## RECORDED INFORMATION
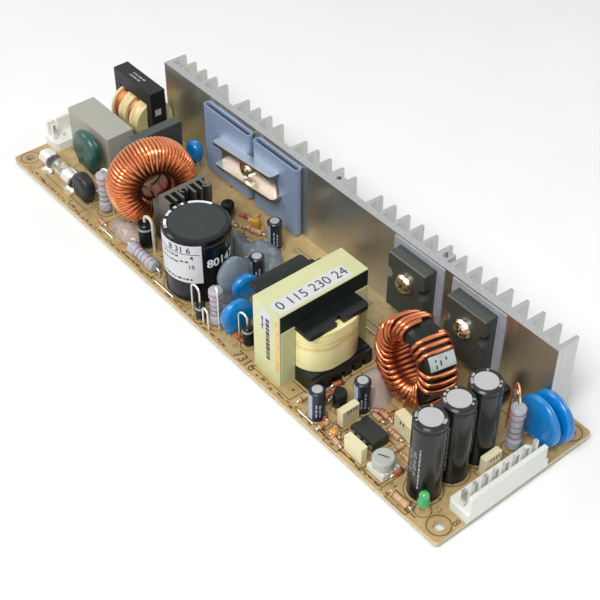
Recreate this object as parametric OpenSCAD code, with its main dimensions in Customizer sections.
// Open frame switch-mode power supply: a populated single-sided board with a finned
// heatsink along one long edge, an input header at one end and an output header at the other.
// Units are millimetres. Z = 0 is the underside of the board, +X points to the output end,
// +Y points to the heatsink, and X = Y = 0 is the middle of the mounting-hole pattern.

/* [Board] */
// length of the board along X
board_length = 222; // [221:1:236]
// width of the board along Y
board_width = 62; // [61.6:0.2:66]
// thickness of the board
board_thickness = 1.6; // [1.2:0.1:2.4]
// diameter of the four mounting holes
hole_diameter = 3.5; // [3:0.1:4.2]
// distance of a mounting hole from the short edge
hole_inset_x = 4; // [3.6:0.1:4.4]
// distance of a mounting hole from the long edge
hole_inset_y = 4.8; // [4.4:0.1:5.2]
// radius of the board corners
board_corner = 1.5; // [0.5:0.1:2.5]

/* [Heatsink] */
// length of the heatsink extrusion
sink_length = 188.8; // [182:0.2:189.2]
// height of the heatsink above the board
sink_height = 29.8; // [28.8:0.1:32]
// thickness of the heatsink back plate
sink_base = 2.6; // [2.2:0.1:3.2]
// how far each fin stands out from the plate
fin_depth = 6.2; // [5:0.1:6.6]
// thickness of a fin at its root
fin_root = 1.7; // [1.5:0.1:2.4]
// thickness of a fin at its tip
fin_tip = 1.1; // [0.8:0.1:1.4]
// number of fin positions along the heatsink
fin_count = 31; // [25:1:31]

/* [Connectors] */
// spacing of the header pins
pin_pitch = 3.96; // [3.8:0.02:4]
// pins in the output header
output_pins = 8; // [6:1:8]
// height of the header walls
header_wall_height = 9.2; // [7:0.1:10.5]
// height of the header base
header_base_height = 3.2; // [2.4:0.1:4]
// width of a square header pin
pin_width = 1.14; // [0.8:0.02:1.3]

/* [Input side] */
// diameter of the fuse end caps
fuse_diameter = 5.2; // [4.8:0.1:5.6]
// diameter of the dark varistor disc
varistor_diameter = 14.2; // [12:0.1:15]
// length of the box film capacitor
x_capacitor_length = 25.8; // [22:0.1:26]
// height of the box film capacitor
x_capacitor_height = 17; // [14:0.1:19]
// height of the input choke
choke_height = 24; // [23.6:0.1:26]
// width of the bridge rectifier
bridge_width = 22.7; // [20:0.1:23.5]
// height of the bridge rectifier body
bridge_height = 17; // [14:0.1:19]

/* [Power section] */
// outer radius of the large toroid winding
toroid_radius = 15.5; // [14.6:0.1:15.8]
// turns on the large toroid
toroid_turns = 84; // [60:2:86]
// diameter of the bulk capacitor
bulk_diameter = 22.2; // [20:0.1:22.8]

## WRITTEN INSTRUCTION
Extract the data in full. Keep it word for word.

## WRITTEN RESPONSE
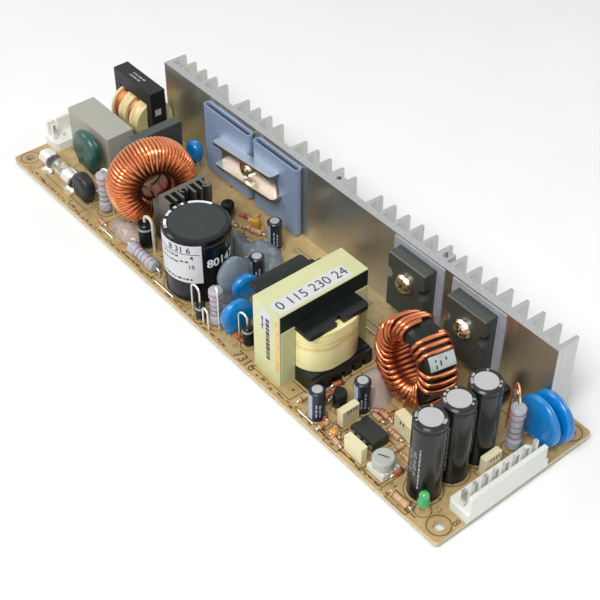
Recreate this object as parametric OpenSCAD code, with its main dimensions in Customizer sections.
// Open frame switch-mode power supply: a populated single-sided board with a finned
// heatsink along one long edge, an input header at one end and an output header at the other.
// Units are millimetres. Z = 0 is the underside of the board, +X points to the output end,
// +Y points to the heatsink, and X = Y = 0 is the middle of the mounting-hole pattern.

/* [Board] */
// length of the board along X
board_length = 222; // [221:1:236]
// width of the board along Y
board_width = 62; // [61.6:0.2:66]
// thickness of the board
board_thickness = 1.6; // [1.2:0.1:2.4]
// diameter of the four mounting holes
hole_diameter = 3.5; // [3:0.1:4.2]
// distance of a mounting hole from the short edge
hole_inset_x = 4; // [3.6:0.1:4.4]
// distance of a mounting hole from the long edge
hole_inset_y = 4.8; // [4.4:0.1:5.2]
// radius of the board corners
board_corner = 1.5; // [0.5:0.1:2.5]

/* [Heatsink] */
// length of the heatsink extrusion
sink_length = 188.8; // [182:0.2:189.2]
// height of the heatsink above the board
sink_height = 29.8; // [28.8:0.1:32]
// thickness of the heatsink back plate
sink_base = 2.6; // [2.2:0.1:3.2]
// how far each fin stands out from the plate
fin_depth = 6.2; // [5:0.1:6.6]
// thickness of a fin at its root
fin_root = 1.7; // [1.5:0.1:2.4]
// thickness of a fin at its tip
fin_tip = 1.1; // [0.8:0.1:1.4]
// number of fin positions along the heatsink
fin_count = 31; // [25:1:31]

/* [Connectors] */
// spacing of the header pins
pin_pitch = 3.96; // [3.8:0.02:4]
// pins in the output header
output_pins = 8; // [6:1:8]
// height of the header walls
header_wall_height = 9.2; // [7:0.1:10.5]
// height of the header base
header_base_height = 3.2; // [2.4:0.1:4]
// width of a square header pin
pin_width = 1.14; // [0.8:0.02:1.3]

/* [Input side] */
// diameter of the fuse end caps
fuse_diameter = 5.2; // [4.8:0.1:5.6]
// diameter of the dark varistor disc
varistor_diameter = 14.2; // [12:0.1:15]
// length of the box film capacitor
x_capacitor_length = 25.8; // [22:0.1:26]
// height of the box film capacitor
x_capacitor_height = 17; // [14:0.1:19]
// height of the input choke
choke_height = 24; // [23.6:0.1:26]
// width of the bridge rectifier
bridge_width = 22.7; // [20:0.1:23.5]
// height of the bridge rectifier body
bridge_height = 17; // [14:0.1:19]

/* [Power section] */
// outer radius of the large toroid winding
toroid_radius = 15.5; // [14.6:0.1:15.8]
// turns on the large toroid
toroid_turns = 84; // [60:2:86]
// diameter of the bulk capacitor
bulk_diameter = 22.2; // [20:0.1:22.8]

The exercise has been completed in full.